[FACE OF CERTIFICATE] NUMBER U SEE REVERSE FOR CERTAIN DEFINITIONS PET DRX CORPORATION UNITS CONSISTING OF ONE SHARE OF COMMON STOCK AND ONE WARRANT TO PURCHASE ONE SHARE OF COMMON STOCK U N I T S CUSIP ###-###-#### This Certifies that is the owner of ____________ Units.
Exhibit 4.2
[FACE OF CERTIFICATE]
NUMBER
U
SEE REVERSE FOR CERTAIN DEFINITIONS
PET DRX CORPORATION
UNITS CONSISTING OF ONE SHARE OF COMMON STOCK AND ONE WARRANT TO PURCHASE
ONE SHARE OF COMMON STOCK
U N I T S
CUSIP ###-###-####
This Certifies that
is the owner of ____________ Units.
Each Unit (Unit) consists of one (1) share of common stock, par value $.0001 per share (Common Stock), of Pet DRx Corporation, a Delaware corporation (the Company), and one warrant (the Warrant). Each Warrant entitles the holder to purchase one (1) share of Common Stock for $6.00 per share (subject to adjustment). Each Warrant will become exercisable on the later of (i) the Companys completion of a merger, capital stock exchange, asset acquisition or other similar business combination and (ii) March 17, 2007, and will expire unless exercised before 5:00 p.m., New York City Time, on March 17, 2010, or earlier upon redemption (the Expiration Date). The Common Stock and Warrants comprising the Units represented by this certificate are not transferable separately prior to ________, 2006, subject to earlier separation in the discretion of Roth Capital Partners, LLC. The terms of the Warrants are governed by a Warrant Agreement, dated as of _______, 2006, between the Company and Corporate Stock Transfer, Inc., as Warrant Agent, and are subject to the terms and provisions contained therein, all of which terms and provisions the holder of this certificate consents to by acceptance hereof. Copies of the Warrant Agreement are on file at the office of the Warrant Agent at 3200 Cherry Creek South Drive, Suite 430, Denver, Colorado 80209 and are available to any Warrant holder on written request and without cost.

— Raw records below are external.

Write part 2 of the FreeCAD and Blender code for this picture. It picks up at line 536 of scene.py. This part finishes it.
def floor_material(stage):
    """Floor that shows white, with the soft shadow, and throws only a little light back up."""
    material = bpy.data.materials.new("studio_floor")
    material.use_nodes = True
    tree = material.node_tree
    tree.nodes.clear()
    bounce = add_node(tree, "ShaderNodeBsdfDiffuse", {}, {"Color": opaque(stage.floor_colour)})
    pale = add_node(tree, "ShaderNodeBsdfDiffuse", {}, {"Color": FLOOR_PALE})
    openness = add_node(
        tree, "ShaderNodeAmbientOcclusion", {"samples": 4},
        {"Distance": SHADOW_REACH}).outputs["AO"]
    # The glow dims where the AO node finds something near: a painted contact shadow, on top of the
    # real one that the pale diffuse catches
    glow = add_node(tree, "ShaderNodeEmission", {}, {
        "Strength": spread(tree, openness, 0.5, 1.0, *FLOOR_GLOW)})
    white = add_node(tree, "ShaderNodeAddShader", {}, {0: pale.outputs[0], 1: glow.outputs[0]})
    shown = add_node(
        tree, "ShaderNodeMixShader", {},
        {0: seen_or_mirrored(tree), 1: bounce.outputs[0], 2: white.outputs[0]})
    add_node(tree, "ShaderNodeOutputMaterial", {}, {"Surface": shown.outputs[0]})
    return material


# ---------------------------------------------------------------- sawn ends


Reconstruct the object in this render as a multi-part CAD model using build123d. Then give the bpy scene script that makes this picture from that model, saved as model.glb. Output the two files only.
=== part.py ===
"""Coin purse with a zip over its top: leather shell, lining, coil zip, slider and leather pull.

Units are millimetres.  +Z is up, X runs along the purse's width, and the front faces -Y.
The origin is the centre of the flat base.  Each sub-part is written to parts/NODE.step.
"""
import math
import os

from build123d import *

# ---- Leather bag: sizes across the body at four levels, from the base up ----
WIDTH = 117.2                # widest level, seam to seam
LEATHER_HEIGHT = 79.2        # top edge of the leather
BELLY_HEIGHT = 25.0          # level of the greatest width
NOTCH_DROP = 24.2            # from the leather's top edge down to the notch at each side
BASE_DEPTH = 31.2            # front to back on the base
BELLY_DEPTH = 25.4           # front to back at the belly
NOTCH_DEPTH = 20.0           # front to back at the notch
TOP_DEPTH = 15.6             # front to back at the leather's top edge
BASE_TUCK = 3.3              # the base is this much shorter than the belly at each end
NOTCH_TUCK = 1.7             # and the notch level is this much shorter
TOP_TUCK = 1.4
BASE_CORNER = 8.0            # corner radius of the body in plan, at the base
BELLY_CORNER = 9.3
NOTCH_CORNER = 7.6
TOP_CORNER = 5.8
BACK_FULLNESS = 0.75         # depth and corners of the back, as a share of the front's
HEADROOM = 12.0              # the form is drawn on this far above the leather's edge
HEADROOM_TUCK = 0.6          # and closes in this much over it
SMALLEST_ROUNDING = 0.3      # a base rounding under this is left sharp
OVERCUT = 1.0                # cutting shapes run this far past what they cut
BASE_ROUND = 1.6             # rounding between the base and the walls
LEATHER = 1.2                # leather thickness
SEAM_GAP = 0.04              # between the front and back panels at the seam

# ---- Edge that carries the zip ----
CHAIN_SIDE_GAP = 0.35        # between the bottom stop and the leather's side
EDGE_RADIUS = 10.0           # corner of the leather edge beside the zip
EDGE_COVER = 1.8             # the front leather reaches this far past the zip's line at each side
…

This certificate is not valid unless countersigned by the Transfer Agent and Registrar of the Company.
Witness the facsimile seal of the Company and the facsimile signature of its duly authorized officers.
By
SECRETARY
[SEAL]
PRESIDENT
COUNTERSIGNED AND REGISTERED:
CORPORATE STOCK TRANSFER, INC.
TRANSFER AGENT AND REGISTRAR
BY
AUTHORIZED SIGNATURE
[REVERSE OF CERTIFICATE]
Pet DRx Corporation
The Company will furnish without charge to each stockholder who so requests, a statement of the powers, designations, preferences and relative, participating, optional or other special rights of each class of stock or series thereof of the Company and the qualifications, limitations, or restrictions of such preferences and/or rights.
The following abbreviations, when used in the inscription on the face of this certificate, shall be construed as though they were written out in full according to applicable laws or regulations:
TEN COM as tenants in common
TEN ENT as tenants by the entireties
JT TEN as joint tenants with right of survivorship and not as tenants in common
UNIF GIFT MIN ACT (Cust) Custodian (Minor) under Uniform Gifts to Minors Act (State)
Additional abbreviations may also be used though not in the above list.
For value received, ___________________________ hereby sell, assign and transfer unto
PLEASE INSERT SOCIAL SECURITY OR OTHER IDENTIFYING NUMBER OF ASSIGNEE
(PLEASE PRINT OR TYPEWRITE NAME AND ADDRESS, INCLUDING ZIP CODE, OF ASSIGNEE)
Units represented by the within Certificate, and do hereby irrevocably constitute and appoint ____________ Attorney to transfer the said Units on the books of the within named Company with full power of substitution in the premises.
Dated
Notice: The signature to this assignment must correspond with the name as written upon the face of the certificate in every particular, without alteration or enlargement or any change whatever.
Signature(s) Guaranteed:
THE SIGNATURE(S) MUST BE GUARANTEED BY AN ELIGIBLE GUARANTOR INSTITUTION (BANKS, STOCKBROKERS, SAVINGS AND LOAN ASSOCIATIONS AND CREDIT UNIONS WITH MEMBERSHIP IN AN APPROVED SIGNATURE GUARANTEE MEDALLION PROGRAM, PURSUANT TO S.E.C. RULE 17Ad-15).